His huge smile drew us inside his shop.  At first I felt awkward for showing up unannounced and walking into his shop where he was busy building his boats.  He was on the right side of the shop and had been gluing and clamping the ribs on the skeleton of his next 16’ bone-fishing boat in process.  On the left hand side of the shop, covered with blankets, was a nearly finished gem.  With fresh gel-coat and several layers of paint on the hull, this most beautiful of small boats I had ever seen sat gleaming.  Peaking out from the blankets was a beautifully handcrafted interior of exotic woods, perfectly sanded and varnished.  Proud of his craftsmanship, Ansil pulled back the blankets exposing the entire craft.  He expertly explained every aspect of the boat, its wood, and how he created this masterpiece.  By hand.  Every bit of the work done right there in his shop.  “Six months of hard work and sweat” goes into each boat.  You can have your very own for $40,000.  Too beautiful to use, but criminal not to, this boat is at home in the shallows of Bimini Bay.  As I learned the next day, it floats in amazingly shallow water.  I was sure we were going to be out of the boat pushing, but he says, “just sit at the bow for a moment”, and the boat drifted in the clearest and shallowest of water. 

We agreed to go out the next morning.  “I’ll pick you up at the marina at 8:30 tomorrow morning”.  8:30?  I thought that was a bit late, seeing as I always thought my bait was supposed to be in the water as soon as the fish threw the covers off.  But as I was learning, people in Bimini are not in a hurry.  There is nothing to miss in Bimini, because you are there!

He met us at the Bimini Bay Resort marina at 8:30 sharp the next morning.  Walter and I stepped off the dock and into his boat, Jewel, and were guided into the two sturdy lawn chairs in the front of the boat.  And we listened.



Five minutes later Ansil anchored and pushed a limber seven-foot spinning rod into our hands and told us exactly where to cast.  Everything Ansil did was done noiselessly.  His 50-horse Honda is a super quiet four-stroke.  His paddle is protected in padding and wrapped with blue painter's tape.  The curved support on the back of the boat, where the end of the paddle lays, is covered with a t-shirt.  When the anchors, two of them connected in series, come in and out of the boat, the only sound heard is dripping water.

I tossed my dead shrimp to the 11 o’clock position relative to the bow of the boat, and Walter to 1 o’clock.  Not sure what we were throwing to, Ansil, reading my mind, said, “see out there where the water is muddied?  That is a school of bonefish feeding.”  Walter could see it before I could.  To me, the “muddied” water just looked like more shadows in a bay of greens and blues.  After about five minutes, Ansil said “pull’em up”.  We did.  He, standing in his position at the stern, had spotted another likely looking cloud in the water not far off.  Noiselessly pulling up the anchor, he fires the Honda and we make an easy circle.  Within 60 seconds of our baits hitting the two-foot deep water, Walter’s rod is nearly jerked out of his hands as an eight pound bonefish starts ripping line off his reel.  As I looked on, my rod gave me a hard jolt.  Setting the hook like a bass on a plastic worm, I pulled the hook out and lost my fish.  I was quickly schooled by the master on proper hook setting technique for bonefish.  We ended the half-day trip with several bonefish and an appreciation for their will to live. 





Ansil took Walter and I on a brief tour of the mangroves, into the “Holy Grounds” where, in 1968, he quoted his self written “Creation Psalm” to Martin Luther King Jr. as inspiration to Dr.
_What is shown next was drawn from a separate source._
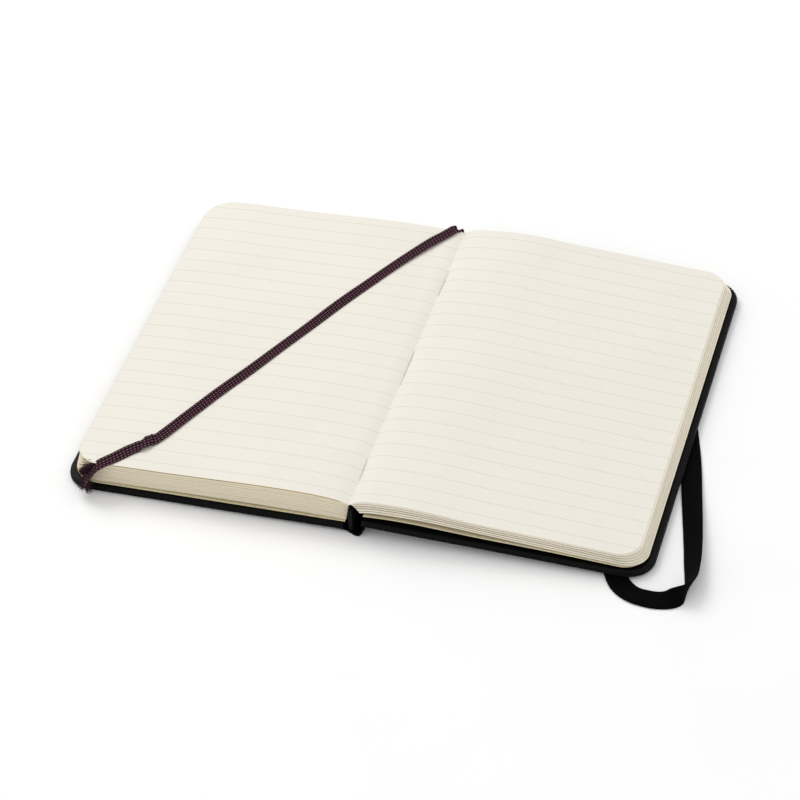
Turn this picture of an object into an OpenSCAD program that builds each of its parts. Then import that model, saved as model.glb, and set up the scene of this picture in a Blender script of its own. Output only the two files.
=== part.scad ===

King who was writing his Sanitation Workers’ speech right there, in those same mangroves, on Bonefish Creek in Bimini.  Two days later Cindy, Lindsey, and I went on an in-depth mangrove tour with Ansil, where he shared his stories and the Creation Psalm, along with his strong Christian faith.  His is a wonderful story.



There is so much to say about Ansil, his history, and his stories.  Another author, Charlie Levine, has done a fabulous job writing of the same experience.  Here is the link I recommend if you want to read more about Ansil:


If you make it to Bimini, get away from the resorts.  Meet the wonderful people.  If you don’t fish, book a mangrove tour with 78 year old Ansil.  I guarantee it will be a highlight of your trip to this breathtaking place.